CHALLENGE: Set down the lines from the one containing "led_holder();" to the one containing "obj.matrix_world = Matrix.Identity(4)", both lines included, exactly as they stand and with no other lines.

SUPPLIED INFORMATION:
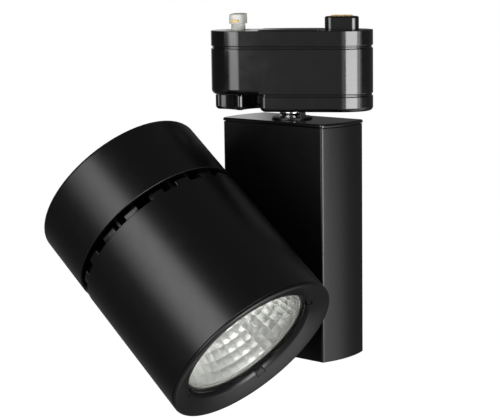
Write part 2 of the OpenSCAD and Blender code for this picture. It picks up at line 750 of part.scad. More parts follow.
module led_holder() color(nylon) head_frame() difference() {
  rotate_extrude() difference() {
    half_section(23, throat_at, sink_at - board_t, 1, 0);
    half_section(throat_r, throat_at - 1, sink_at);
  }
  translate([-9.6, -9.6, sink_at - board_t - 1.1]) cube([19.2, 19.2, 3]);
  for (side = [-1, 1]) translate([side * holder_screw_x, 0, 0]) {
    translate([0, 0, throat_at - 1]) cylinder(r = 2.8, h = 2.8);
    translate([0, 0, throat_at]) cylinder(r = 1.25 + run_fit, h = 10);
  }
}

module holder_screws() color(steel) head_frame() for (side = [-1, 1])
  translate([side * holder_screw_x, 0, throat_at + 1.8]) screw(1.25, 7, 2.4, 1.4, 1);

// Bowl of flat facets: each row is a belt of equal trapezoids.
function bowl_r(t) = throat_r + (mouth_r - throat_r) * pow(1 - t, 0.56);
module reflector() {
  rows = [for (i = [0:facet_rows]) i / facet_rows];
  inner = [for (t = rows) [bowl_r(t), flange_at + t * (throat_at - flange_at)]];
  outer = [for (t = rows) if (t > 0) [bowl_r(t) + 1.2, flange_at + t * (throat_at - flange_at)]];
  back = flange_at + flange_t;
  loop = concat(inner, [for (i = [len(outer) - 1:-1:0]) outer[i]],
                [[mouth_r + 1.4, back], [pocket_r - 0.2, back], [pocket_r - 0.2, flange_at]]);
  n = len(loop);
  points = [for (p = loop, j = [0:facet_cols - 1]) let (a = (j + 0.5) * 360 / facet_cols)
    [p[0] * cos(a), p[0] * sin(a), p[1]]];
  faces = [for (i = [0:n - 1], j = [0:facet_cols - 1])
    let (i2 = (i + 1) % n, j2 = (j + 1) % facet_cols)
    [i * facet_cols + j, i * facet_cols + j2, i2 * facet_cols + j2, i2 * facet_cols + j]];
  color(bare_alu) head_frame() polyhedron(points, faces);
}

module lens_gasket() color([0.2, 0.2, 0.2]) head_frame()
  tube(pocket_r - 0.1, mouth_r + 1.6, glass_at + glass_t, flange_at);

module lens_glass() color([0.85, 0.95, 0.95, 0.35]) head_frame() rotate_extrude()
  chamfer_section(pocket_r - 0.1, glass_at, glass_at + glass_t, 0.3);

// Half section of the front ring: rounded rim, dished face, bead, bore, glass seat.
module ring_section() {
  rim_c = head_r - rim_r;
  face_a = 20.5;        // slope of the dished face
  bead_r = 1.3;
  tan_r = rim_c - rim_r * sin(face_a);
  tan_s = rim_r - rim_r * cos(face_a);
  bead_top_r = bore_r + bead_r - bead_r * sin(face_a);
  bead_s = tan_s + (tan_r - bead_top_r) * tan(face_a) + bead_r * cos(face_a);
  polygon(concat(
    [[bore_r, glass_at], [pocket_r, glass_at], [pocket_r, ring_back],
     [inner_r - 1, ring_back], [inner_r - 0.1, ring_back - 0.9], [inner_r - 0.1, seam_at],
     [head_r - 0.2, seam_at]],
    arc_points(rim_c, rim_r, rim_r, 0, -90 - face_a, 10),
    arc_points(bore_r + bead_r, bead_s, bead_r, -90 - face_a, -180, 6)));
}

module front_ring() color(satin_black) head_frame() difference() {
  union() {
    rotate_extrude() ring_section();
    for (turn = lug_turns) rotate([0, 0, turn - 8]) rotate_extrude(angle = 16)
      translate([inner_r - 1, 9.3]) square([1.4, 1.4]);
  }
  for (i = [0:3]) rotate([0, 0, clip_turn + 90 * i])
    translate([bore_r - 2, -clip_w / 2 - clip_gap, 2.4])
      cube([5.2, clip_w + 2 * clip_gap, glass_at - 3.2]);
  for (turn = lug_turns) rotate([0, 0, turn]) translate([51, 0, ring_back - 6])
    cylinder(r = 1.25 + run_fit, h = 10);
}

module accessory_clips() color(gloss_black) head_frame()
  for (i = [0:3]) rotate([0, 0, clip_turn + 90 * i]) translate([bore_r, 0, 0])
    rotate([90, 0, 0]) translate([0, 0, -clip_w / 2]) linear_extrude(clip_w)
      polygon([[0.1, 5.2], [0.7, 4.6], [0.7, 4.1], [2.1, 3.6], [2.1, 4.4], [2.5, 4.4],
               [2.5, 3.4], [3.2, 3.1], [3.2, glass_at - 0.8], [0.1, glass_at - 0.8]]);

module lens_retainer() color(satin_black) head_frame() difference() {
  tube(54.4, mouth_r + 2.4, ring_back, ring_back + 2);
  for (turn = lug_turns) rotate([0, 0, turn]) translate([51, 0, ring_back - 1])
    cylinder(r = 1.25 + run_fit, h = 10);
}

module retainer_screws() color(steel) head_frame() for (turn = lug_turns)
  rotate([0, 0, turn]) translate([51, 0, ring_back + 2]) mirror([0, 0, 1])
    screw(1.25, 7, 2.3, 1.4, 1);

// ---------------------------------------------------------------- nodes

adapter_cap();
adapter_body();
adapter_cover();
cover_screws();
track_guide();
ground_contact();
terminal_block();
swivel_bush();
stop_pin();
lock_knob();
lock_shaft();
contact_rotor();
contact_blades();
swivel_stem();
stem_collar();
thrust_washer();
stem_nut();
stop_washer();
arm_lid();
arm_bridge();
bridge_screws();
stem_locknut();
arm_housing();
driver_board();
driver_transformer();
driver_capacitors();
driver_choke();
driver_terminals();
tilt_hub();
hub_screws();
friction_washer();
head_boss();
boss_screws();
tilt_bolt();
spring_washer();
tilt_nut();
barrel();
vent_ring();
rear_cap();
cap_screws();
heat_sink();
sink_screws();
led_board();
led_chip();
led_holder();
holder_screws();
reflector();
lens_gasket();
lens_glass();
front_ring();
accessory_clips();
lens_retainer();
retainer_screws();
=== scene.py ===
"""Looks of a black track spotlight.

Every visible shell is a surface worked out with numpy on a grid of two parameters: a profile
turned about an axis, or a section carried round a plan outline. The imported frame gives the
places and most sizes. Lengths are in millimetres until a mesh is made, which is in metres.
"""

import json
import logging
from collections.abc import Sequence
from dataclasses import dataclass, field
from enum import Enum
from math import acos, asin, atan2, ceil, cos, degrees, pi, radians, sin, sqrt, tan

import bmesh
import bpy
import numpy as np
from mathutils import Matrix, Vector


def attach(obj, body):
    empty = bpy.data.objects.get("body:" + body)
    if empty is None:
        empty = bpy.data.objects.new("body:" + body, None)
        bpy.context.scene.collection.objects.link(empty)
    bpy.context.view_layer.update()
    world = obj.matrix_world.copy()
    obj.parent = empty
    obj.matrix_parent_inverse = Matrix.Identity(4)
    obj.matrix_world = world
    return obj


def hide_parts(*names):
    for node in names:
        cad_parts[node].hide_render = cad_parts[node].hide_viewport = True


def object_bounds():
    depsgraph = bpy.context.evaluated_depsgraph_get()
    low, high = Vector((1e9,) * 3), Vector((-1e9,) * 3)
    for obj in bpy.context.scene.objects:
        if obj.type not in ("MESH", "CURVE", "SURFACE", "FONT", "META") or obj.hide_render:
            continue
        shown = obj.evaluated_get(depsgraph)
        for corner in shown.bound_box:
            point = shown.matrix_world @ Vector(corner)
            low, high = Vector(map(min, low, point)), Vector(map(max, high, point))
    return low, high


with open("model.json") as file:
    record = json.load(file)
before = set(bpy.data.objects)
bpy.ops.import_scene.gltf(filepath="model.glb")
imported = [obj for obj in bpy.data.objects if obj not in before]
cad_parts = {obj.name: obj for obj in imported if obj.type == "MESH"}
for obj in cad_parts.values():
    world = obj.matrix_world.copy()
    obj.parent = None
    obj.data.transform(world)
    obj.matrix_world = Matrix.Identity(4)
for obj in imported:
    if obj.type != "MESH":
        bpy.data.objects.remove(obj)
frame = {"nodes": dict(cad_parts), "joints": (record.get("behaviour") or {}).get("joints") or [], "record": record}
CAD_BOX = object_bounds()

Array = np.ndarray
Arc = tuple[float, float, float, float, float]
Corner = tuple[float, float, float]
Triple = tuple[float, float, float]
Socket = bpy.types.NodeSocket
MM = 0.001
NEAR = 0.01  # how far off a level a point may lie and still count as on it
SCREW_R, SINK_DEPTH, HOLE_DEPTH = 1.5, 1.6, 2.0  # countersunk screw holes
UP = np.array([0.0, 0.0, 1.0])
WHITE = (1, 1, 1, 1)
log = logging.getLogger("spotlight")


# ------------------------------------------------------------------ places


def node_points(node: str) -> Array:
    """Vertices of a CAD node.

    Args:
        node: name of the CAD node.

    Returns:
        (n, 3) array in millimetres, in the row frame.
    """
    mesh = frame["nodes"][node].data
    flat = np.zeros(len(mesh.vertices) * 3)
    mesh.vertices.foreach_get("co", flat)
    return flat.reshape(-1, 3) / MM


@dataclass(frozen=True)
class Axes:
    """A right-handed local frame: its origin in millimetres, and its axes as a matrix's columns."""

    origin: Array
    turn: Array

    def place(self, points: Array) -> Array:
        """Local points in the row frame."""
        return points @ self.turn.T + self.origin

    def local(self, points: Array) -> Array:
        """Row-frame points in this frame."""
        return (points - self.origin) @ self.turn

    def span(self, node: str, axis: int) -> tuple[float, float]:
        """Lowest and highest coordinate of a CAD node along one local axis."""
        along = self.local(node_points(node))[:, axis]
        return float(along.min()), float(along.max())

    def reach(self, node: str) -> float:
        """Largest distance of a CAD node from the local z axis."""
        flat = self.local(node_points(node))[:, :2]
        return float(np.hypot(flat[:, 0], flat[:, 1]).max())


def joint(name: str) -> dict:
    """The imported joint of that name."""
    return next(j for j in frame["joints"] if j["name"] == name)


def accessory_bore() -> dict:
    """The mount of that name in the record."""
    return next(m for m in frame["record"]["mounts"] if m["name"] == "accessory_bore")


def row_axes() -> Axes:
    """The row frame itself."""
    return Axes(np.zeros(3), np.eye(3))


def lock_axes() -> Axes:
    """The row frame moved along x onto the lock's axis."""
    return Axes(np.array([joint("lock_turn")["pos_m"][0] / MM, 0.0, 0.0]), np.eye(3))


def arm_axes() -> Axes:
    """The driver box's frame: x along the box, y away from the head, z up.

    Returns:
        Axes with their origin on the swivel axis under the track.
    """
    back = -np.array(joint("head_tilt")["axis"], float)
    return Axes(np.zeros(3), np.column_stack([np.cross(back, UP), back, UP]))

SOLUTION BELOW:
led_holder();
holder_screws();
reflector();
lens_gasket();
lens_glass();
front_ring();
accessory_clips();
lens_retainer();
retainer_screws();
=== scene.py ===
"""Looks of a black track spotlight.

Every visible shell is a surface worked out with numpy on a grid of two parameters: a profile
turned about an axis, or a section carried round a plan outline. The imported frame gives the
places and most sizes. Lengths are in millimetres until a mesh is made, which is in metres.
"""

import json
import logging
from collections.abc import Sequence
from dataclasses import dataclass, field
from enum import Enum
from math import acos, asin, atan2, ceil, cos, degrees, pi, radians, sin, sqrt, tan

import bmesh
import bpy
import numpy as np
from mathutils import Matrix, Vector


def attach(obj, body):
    empty = bpy.data.objects.get("body:" + body)
    if empty is None:
        empty = bpy.data.objects.new("body:" + body, None)
        bpy.context.scene.collection.objects.link(empty)
    bpy.context.view_layer.update()
    world = obj.matrix_world.copy()
    obj.parent = empty
    obj.matrix_parent_inverse = Matrix.Identity(4)
    obj.matrix_world = world
    return obj


def hide_parts(*names):
    for node in names:
        cad_parts[node].hide_render = cad_parts[node].hide_viewport = True


def object_bounds():
    depsgraph = bpy.context.evaluated_depsgraph_get()
    low, high = Vector((1e9,) * 3), Vector((-1e9,) * 3)
    for obj in bpy.context.scene.objects:
        if obj.type not in ("MESH", "CURVE", "SURFACE", "FONT", "META") or obj.hide_render:
            continue
        shown = obj.evaluated_get(depsgraph)
        for corner in shown.bound_box:
            point = shown.matrix_world @ Vector(corner)
            low, high = Vector(map(min, low, point)), Vector(map(max, high, point))
    return low, high


with open("model.json") as file:
    record = json.load(file)
before = set(bpy.data.objects)
bpy.ops.import_scene.gltf(filepath="model.glb")
imported = [obj for obj in bpy.data.objects if obj not in before]
cad_parts = {obj.name: obj for obj in imported if obj.type == "MESH"}
for obj in cad_parts.values():
    world = obj.matrix_world.copy()
    obj.parent = None
    obj.data.transform(world)
    obj.matrix_world = Matrix.Identity(4)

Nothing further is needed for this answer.